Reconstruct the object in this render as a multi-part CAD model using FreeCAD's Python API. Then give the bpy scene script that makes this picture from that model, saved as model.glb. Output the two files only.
◆ ◆ ◆ ◆ ◆
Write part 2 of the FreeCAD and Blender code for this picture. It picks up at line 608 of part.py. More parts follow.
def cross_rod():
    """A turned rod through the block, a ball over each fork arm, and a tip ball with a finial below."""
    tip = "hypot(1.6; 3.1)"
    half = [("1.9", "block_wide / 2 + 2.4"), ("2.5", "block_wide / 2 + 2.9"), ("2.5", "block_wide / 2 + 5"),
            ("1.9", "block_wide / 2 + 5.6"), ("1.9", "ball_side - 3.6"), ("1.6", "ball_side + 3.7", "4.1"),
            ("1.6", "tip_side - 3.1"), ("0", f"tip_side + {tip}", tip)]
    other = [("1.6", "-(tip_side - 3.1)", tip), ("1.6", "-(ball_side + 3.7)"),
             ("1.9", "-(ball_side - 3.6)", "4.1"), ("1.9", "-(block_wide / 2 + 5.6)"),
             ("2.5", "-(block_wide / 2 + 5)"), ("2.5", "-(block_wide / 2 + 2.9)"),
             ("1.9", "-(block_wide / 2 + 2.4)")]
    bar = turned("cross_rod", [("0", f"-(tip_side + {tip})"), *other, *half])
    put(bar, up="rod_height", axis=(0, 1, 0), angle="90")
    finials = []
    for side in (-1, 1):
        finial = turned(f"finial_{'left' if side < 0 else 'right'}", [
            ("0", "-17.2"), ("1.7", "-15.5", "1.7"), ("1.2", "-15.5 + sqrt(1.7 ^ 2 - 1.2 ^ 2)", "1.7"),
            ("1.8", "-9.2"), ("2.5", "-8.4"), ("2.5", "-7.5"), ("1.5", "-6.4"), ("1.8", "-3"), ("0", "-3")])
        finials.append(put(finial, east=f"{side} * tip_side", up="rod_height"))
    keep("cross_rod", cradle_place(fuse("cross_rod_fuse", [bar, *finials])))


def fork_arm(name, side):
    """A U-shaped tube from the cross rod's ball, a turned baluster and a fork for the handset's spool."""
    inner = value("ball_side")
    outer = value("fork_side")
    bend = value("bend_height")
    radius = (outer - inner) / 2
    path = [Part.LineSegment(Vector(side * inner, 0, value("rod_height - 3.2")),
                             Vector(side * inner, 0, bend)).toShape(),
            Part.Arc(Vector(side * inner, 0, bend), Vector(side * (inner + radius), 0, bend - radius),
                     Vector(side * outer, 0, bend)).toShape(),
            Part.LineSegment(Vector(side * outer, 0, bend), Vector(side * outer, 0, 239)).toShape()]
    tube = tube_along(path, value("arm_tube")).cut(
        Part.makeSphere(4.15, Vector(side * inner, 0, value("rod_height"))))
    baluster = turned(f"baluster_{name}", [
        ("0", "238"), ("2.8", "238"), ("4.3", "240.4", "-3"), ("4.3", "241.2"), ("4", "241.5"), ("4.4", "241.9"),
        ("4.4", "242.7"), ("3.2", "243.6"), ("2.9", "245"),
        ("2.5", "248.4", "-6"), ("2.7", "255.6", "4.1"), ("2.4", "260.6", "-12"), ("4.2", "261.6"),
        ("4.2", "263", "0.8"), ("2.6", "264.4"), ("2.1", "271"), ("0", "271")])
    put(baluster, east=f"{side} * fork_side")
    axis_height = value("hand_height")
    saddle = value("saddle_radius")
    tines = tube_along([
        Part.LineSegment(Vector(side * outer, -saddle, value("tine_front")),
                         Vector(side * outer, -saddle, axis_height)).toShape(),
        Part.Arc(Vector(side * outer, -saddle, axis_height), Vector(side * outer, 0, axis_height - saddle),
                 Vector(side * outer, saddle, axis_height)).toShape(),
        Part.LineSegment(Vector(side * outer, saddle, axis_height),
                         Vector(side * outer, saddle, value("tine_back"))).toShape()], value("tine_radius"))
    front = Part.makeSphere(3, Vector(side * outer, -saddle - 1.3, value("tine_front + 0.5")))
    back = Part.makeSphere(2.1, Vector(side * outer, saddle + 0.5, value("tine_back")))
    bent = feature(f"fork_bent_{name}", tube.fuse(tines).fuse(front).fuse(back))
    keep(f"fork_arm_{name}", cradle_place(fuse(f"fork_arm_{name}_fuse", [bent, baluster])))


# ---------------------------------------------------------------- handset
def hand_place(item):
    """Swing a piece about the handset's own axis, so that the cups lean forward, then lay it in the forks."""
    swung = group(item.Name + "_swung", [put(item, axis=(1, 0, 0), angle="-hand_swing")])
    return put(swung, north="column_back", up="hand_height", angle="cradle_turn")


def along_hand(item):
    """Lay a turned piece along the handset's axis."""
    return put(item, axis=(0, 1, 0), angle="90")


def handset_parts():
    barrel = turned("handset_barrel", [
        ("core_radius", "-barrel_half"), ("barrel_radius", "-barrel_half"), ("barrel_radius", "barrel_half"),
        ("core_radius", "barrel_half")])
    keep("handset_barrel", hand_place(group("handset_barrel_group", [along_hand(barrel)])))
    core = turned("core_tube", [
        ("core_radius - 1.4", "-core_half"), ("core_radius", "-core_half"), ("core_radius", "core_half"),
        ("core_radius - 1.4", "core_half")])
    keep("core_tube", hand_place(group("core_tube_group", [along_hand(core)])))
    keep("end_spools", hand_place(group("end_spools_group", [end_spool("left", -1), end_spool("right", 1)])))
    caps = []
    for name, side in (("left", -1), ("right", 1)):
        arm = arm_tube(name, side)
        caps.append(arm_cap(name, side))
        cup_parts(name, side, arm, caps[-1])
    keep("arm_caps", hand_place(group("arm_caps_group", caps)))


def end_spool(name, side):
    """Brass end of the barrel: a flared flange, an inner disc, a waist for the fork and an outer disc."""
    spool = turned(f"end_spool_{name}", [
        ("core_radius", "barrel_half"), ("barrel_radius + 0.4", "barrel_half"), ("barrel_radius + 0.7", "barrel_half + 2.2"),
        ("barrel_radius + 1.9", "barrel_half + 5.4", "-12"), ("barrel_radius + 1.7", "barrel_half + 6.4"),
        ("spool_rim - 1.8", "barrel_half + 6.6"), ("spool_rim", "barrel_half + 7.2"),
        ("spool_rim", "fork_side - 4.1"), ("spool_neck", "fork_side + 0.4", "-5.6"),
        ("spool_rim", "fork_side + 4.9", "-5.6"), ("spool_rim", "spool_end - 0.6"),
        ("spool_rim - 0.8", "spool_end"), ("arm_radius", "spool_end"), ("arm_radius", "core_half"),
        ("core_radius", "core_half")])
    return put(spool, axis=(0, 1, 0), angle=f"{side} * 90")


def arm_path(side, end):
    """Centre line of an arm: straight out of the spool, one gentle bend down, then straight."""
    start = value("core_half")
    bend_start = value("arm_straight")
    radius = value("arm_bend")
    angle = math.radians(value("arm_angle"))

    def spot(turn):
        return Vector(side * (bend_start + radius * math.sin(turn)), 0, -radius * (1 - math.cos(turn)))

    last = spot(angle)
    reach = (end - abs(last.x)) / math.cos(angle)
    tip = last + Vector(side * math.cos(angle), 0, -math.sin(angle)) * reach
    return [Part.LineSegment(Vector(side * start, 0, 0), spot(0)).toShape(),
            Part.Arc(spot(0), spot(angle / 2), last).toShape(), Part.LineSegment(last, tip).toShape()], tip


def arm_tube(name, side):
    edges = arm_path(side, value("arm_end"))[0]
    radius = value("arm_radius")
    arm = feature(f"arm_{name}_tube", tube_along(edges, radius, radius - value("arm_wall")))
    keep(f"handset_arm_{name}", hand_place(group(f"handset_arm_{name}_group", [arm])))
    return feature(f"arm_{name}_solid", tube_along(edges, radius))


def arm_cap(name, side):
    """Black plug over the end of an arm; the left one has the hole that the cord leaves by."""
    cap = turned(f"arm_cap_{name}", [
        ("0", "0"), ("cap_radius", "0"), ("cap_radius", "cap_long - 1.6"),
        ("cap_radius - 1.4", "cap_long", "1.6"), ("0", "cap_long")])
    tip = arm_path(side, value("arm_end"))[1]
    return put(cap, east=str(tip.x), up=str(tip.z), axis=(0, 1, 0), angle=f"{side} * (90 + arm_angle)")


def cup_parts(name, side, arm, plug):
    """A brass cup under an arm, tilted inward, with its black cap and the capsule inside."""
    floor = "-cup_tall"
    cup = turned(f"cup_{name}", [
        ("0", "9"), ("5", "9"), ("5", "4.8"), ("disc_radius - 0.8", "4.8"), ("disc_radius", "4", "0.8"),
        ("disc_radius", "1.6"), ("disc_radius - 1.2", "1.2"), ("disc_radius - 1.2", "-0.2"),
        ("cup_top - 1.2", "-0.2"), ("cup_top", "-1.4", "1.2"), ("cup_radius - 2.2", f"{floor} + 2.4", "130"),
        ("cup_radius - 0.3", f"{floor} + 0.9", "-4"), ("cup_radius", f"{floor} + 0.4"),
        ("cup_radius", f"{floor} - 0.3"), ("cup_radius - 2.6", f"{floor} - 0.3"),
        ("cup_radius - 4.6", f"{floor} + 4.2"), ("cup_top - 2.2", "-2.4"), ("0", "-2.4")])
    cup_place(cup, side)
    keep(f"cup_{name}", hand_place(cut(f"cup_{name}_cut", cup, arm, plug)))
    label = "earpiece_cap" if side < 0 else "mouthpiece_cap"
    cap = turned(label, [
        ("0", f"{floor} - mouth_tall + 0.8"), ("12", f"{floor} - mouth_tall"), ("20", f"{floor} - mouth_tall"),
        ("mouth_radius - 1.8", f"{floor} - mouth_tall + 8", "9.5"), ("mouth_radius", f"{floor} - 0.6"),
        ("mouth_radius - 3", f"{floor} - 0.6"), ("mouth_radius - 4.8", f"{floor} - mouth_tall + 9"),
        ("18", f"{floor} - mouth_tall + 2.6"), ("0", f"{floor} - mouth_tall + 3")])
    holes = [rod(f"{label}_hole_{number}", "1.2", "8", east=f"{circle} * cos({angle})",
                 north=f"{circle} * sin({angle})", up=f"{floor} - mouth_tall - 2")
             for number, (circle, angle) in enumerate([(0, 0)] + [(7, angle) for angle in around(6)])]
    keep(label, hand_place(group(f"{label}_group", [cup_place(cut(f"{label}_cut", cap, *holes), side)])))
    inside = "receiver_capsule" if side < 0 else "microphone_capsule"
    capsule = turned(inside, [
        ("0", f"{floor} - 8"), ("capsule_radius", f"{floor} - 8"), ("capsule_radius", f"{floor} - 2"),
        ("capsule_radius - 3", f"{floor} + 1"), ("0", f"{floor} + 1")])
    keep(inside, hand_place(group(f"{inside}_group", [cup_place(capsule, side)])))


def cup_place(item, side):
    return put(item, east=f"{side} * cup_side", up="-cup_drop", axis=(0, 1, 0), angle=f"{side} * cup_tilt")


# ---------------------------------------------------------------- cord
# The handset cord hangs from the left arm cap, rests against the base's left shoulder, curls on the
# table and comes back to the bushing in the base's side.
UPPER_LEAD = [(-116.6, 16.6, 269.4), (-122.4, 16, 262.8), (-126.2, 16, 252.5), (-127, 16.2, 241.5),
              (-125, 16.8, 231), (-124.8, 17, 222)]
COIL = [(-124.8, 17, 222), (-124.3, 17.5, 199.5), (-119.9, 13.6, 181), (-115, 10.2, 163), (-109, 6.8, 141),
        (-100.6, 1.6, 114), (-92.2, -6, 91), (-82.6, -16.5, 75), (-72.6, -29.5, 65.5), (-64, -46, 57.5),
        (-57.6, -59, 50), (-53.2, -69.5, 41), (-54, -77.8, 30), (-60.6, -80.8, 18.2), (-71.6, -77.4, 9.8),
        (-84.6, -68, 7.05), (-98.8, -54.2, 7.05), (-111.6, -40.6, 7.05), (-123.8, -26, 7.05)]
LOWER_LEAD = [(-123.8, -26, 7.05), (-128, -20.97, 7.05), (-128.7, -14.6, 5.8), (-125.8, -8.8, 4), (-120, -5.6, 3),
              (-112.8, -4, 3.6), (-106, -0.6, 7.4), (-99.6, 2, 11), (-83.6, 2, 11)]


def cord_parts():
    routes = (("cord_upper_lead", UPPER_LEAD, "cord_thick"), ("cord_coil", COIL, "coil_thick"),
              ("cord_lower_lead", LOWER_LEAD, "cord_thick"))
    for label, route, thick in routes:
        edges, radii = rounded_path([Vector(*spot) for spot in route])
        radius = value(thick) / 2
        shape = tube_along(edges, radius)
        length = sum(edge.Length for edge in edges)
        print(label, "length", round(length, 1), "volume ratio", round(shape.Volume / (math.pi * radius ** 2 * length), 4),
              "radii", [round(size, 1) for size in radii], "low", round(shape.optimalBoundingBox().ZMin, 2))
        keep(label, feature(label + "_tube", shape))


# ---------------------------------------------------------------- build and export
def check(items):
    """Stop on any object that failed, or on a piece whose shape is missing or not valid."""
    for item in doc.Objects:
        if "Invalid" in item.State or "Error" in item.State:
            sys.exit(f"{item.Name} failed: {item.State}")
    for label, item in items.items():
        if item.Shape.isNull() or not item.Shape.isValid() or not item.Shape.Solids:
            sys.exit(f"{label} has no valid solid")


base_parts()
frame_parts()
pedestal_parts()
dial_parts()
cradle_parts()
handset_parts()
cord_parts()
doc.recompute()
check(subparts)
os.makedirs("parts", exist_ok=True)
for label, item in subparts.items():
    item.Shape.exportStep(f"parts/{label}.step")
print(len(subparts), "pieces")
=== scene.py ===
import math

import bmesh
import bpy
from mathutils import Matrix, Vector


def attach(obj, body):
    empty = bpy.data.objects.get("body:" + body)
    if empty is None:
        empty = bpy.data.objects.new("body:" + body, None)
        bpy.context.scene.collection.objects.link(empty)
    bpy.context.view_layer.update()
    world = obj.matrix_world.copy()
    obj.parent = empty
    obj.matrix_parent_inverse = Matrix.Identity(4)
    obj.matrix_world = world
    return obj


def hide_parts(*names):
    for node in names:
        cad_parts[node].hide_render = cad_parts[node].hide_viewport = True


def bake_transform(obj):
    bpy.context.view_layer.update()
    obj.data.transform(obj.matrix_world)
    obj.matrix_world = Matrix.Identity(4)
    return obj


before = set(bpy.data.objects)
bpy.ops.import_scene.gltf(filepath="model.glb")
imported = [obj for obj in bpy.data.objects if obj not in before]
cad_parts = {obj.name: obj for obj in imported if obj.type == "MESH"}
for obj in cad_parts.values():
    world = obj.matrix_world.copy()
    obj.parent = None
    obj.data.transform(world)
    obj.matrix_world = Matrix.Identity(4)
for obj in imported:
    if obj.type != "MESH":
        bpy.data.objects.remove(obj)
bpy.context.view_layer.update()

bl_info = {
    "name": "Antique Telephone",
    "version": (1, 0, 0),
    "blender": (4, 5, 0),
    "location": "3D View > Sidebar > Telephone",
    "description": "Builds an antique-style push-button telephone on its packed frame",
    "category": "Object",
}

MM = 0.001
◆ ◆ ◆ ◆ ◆
▸ Stated problem:
From the data above, copy each line where the string "body" appears.

▸ Solution to this exercise:
def attach(obj, body):
    empty = bpy.data.objects.get("body:" + body)
        empty = bpy.data.objects.new("body:" + body, None)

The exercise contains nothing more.